Your suggested solution does in fact solve the problem, but I still don’t understand why the problem even occured:

The hash 19858af9sy784a8sz8r70g2nzfyx9pavshs0g8m0ar940fcv9dp9 is in fact the hash of the overriden firmwareLinuxNonfree, not the one of the sources. If I do not provide this hash, my firmware-linux-unfree-patched package won’t even be rebuilt, and if I provide the wrong one there is a hash mismatch error in the build process.

That’s why I assumed that this hash is the one determining factor for this package - but during evaluation the src attribute seems to be inspected as well. Why is that?

Great, I am happy it worked :slight_smile:

Now, what you did is provide a sha256 attribute to a derivation. This is not enough, (and not necessary) to turn it into a fixed output derivation (see the manual).

To do so, you have to provide all three of outputHash , outputHashAlgo and outputHashMode. As it is a bit tedious, fetchurl provides a simpler interface, where you only have to provide either sha1, sha256, or some other hash. This is done in …/fetchurl/default.nix

So, for firmwareLinuxNonfree, you are not overriding a fetchurl call, and there is no other way than to use the three attributes.

outputHash =  "19858af9sy784a8sz8r70g2nzfyx9pavshs0g8m0ar940fcv9dp9";
outputHashAlgo = "sha256";
outputHashMode = "recursive";

The complexity here is a good hint that you should not do that. firmwareLinuxNonfree is supposed to be reproducible because all its inputs are. You should not have to make it fixed-output.

firmwareLinuxNonfree is already fixed-output (I assumed to prevent having to redownload a 800MB repository just for the evaluation step). outputHashAlgo and outputHashMode are provided by the original package that I overrode:

Long story short, you can only ask for .drv’s to be built. So you need to compute the .drv before even asking for it to be built, and found to already exist.

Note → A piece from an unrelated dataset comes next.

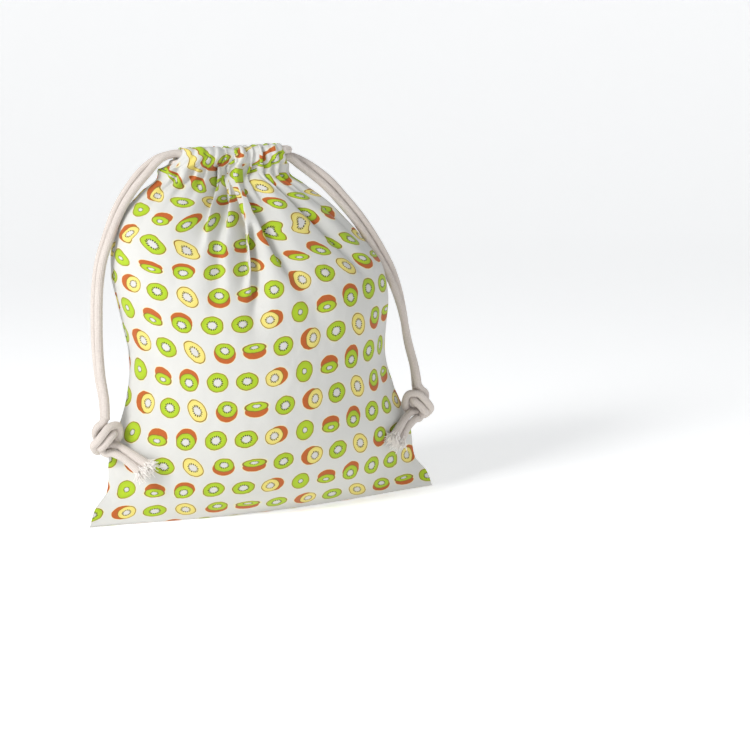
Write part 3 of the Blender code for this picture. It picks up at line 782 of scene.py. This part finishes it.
def printed_cotton(sizes, colours):
    """Off-white cotton with its print, worked out on the flat cloth places."""
    material = bpy.data.materials.new("printed_cotton")
    bench = NodeBench(material)
    place = bench.add("ShaderNodeUVMap", uv_map="flat_place")
    split = bench.add("ShaderNodeSeparateXYZ")
    bench.feed(split.inputs[0], place.outputs[0])
    u, v = split.outputs[0], split.outputs[1]
    row = bench.maths("DIVIDE", bench.maths("SUBTRACT", v, PRINT_START[1]), sizes.print_row)
    row_number = bench.maths("FLOOR", row)
    odd = bench.maths("FLOORED_MODULO", row_number, 2.0)
    column = bench.maths("DIVIDE", bench.maths("SUBTRACT", u, PRINT_START[0]), sizes.print_pitch)
    column = bench.maths("SUBTRACT", column, bench.maths("MULTIPLY", odd, ODD_ROW_SHIFT))
    column_number = bench.maths("FLOOR", column)
    index = bench.maths("FLOORED_MODULO", column_number, SLICES_IN_ROW)
    index = bench.maths("ADD", bench.maths("MULTIPLY_ADD", odd, SLICES_IN_ROW, index), 0.5)
    index = bench.maths("DIVIDE", index, len(CHART))
    x = bench.maths("SUBTRACT", bench.maths("SUBTRACT", column, column_number), 0.5)
    x = bench.maths("MULTIPLY", x, sizes.print_pitch / MM)
    y = bench.maths("SUBTRACT", bench.maths("SUBTRACT", row, row_number), 0.5)
    y = bench.maths("MULTIPLY", y, sizes.print_row / MM)

    def size(number):
        """A length from 0 up, as a chart value."""
        return number / CHART_SPAN

    def place_off(number):
        """A length to either side of 0, as a chart value."""
        return number / CHART_SPAN + 0.5

    sizes_chart = bench.chart(index, [(size(s.across), size(s.tall), s.turn / 360 + 0.5)
                                      for s in CHART])
    moves = bench.chart(index, [(place_off(s.move_x), place_off(s.move_y), float(s.yellow))
                                for s in CHART])
    peels = bench.chart(index, [(place_off(s.peel_x), place_off(s.peel_y), size(s.peel_across))
                                for s in CHART])
    cores = bench.chart(index, [(s.core / 2, size(s.peel_tall), place_off(s.core_y))
                                for s in CHART])

    def back_to_mm(value):
        return bench.maths("MULTIPLY", bench.maths("SUBTRACT", value, 0.5), CHART_SPAN)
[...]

Computing that .drv forces the src attribute to be evaluated, and copied to the store.

The optimization you think of (not building the .drv when the output already exists) would break the execution layers in nix code. (eval .nix → generate .drv → build packages). Feasible, but not implemented, and several issues need to be addressed first. For example, have a look at Allow remote builds without sending the derivation closure · NixOS/nix@1511aa9 · GitHub which, oddly enough, I was reading at the very moment I saw your answer.

PS: Please ignore my previous message. I though you had sha256 = ... in your initial post, but you had the correct outputHash = ... version.

1 Like

Alright, that makes a lot of sense, thanks for the thorough answer! I didn’t realize that there is no way .drvs are as lazily evaluated as I thought, and assumed fixed-output derivations are an optimization to avoid, e.g., in this case, downloading an 800MB src repository just for figuring out that the package is already in the nix store.

But then I’m wondering what exactly fixed-output paths are an optimization for. Is it only for optimizing evaluator runtime which now only has to take the outputHash attribute into account?

That’s probably because they are not intended as an optimization for anything. Fixed output derivations are not sandboxed which gives them access to the network among many other resources (global filesystem, usernames, etc.)
It is does not disrupt the derivation purity, as long as the unrestricted process produces something with the right hash in the end.
You could see fixed-output derivations as pure derivation despite network access.

That’s why it is a bit weird to make firmwareLinuxNonfree a fixed-output derivation. Technically, it could be a “normal” derivation, which would ensure that it is recompiled iff an input changes. Now, because it is a fixed output derivation built on top of another fixed output derivation, changing firmwareLinuxNonfree.src requires updating two hashes. This is indeed the case in the history of that file.

The explanation for this deviation to common practice can be found in the log (here) to have been decided in #44605.

Because any change to the inputs triggers a rebuild, any change to non-essential inputs (like gnu make for example) triggers a rebuild of the package, with a different name. Such changes are quite frequent, and the sheer size of this package, considering that it only copies some files from the sources, made this customization worth the pain of updating two hashes, and the quite unlikely discrepancy between the actual output and the fixed output.

So there is indeed an “optimization” gained by fixed-output derivations. You can change the way they are produced without any impact on dependent packages.

Another option would be to make the fetchgit call output the right things directly. See for example my hack below. The hack uses only one fixed-output derivation. Simpler to update, but nearly impossible for you to override in the fashion of the initial post.

The current nixpkgs approach is a compromise. You need to override two hashes, but it remains quite easy to override.

3 Likes

That clears up everything. Thank you!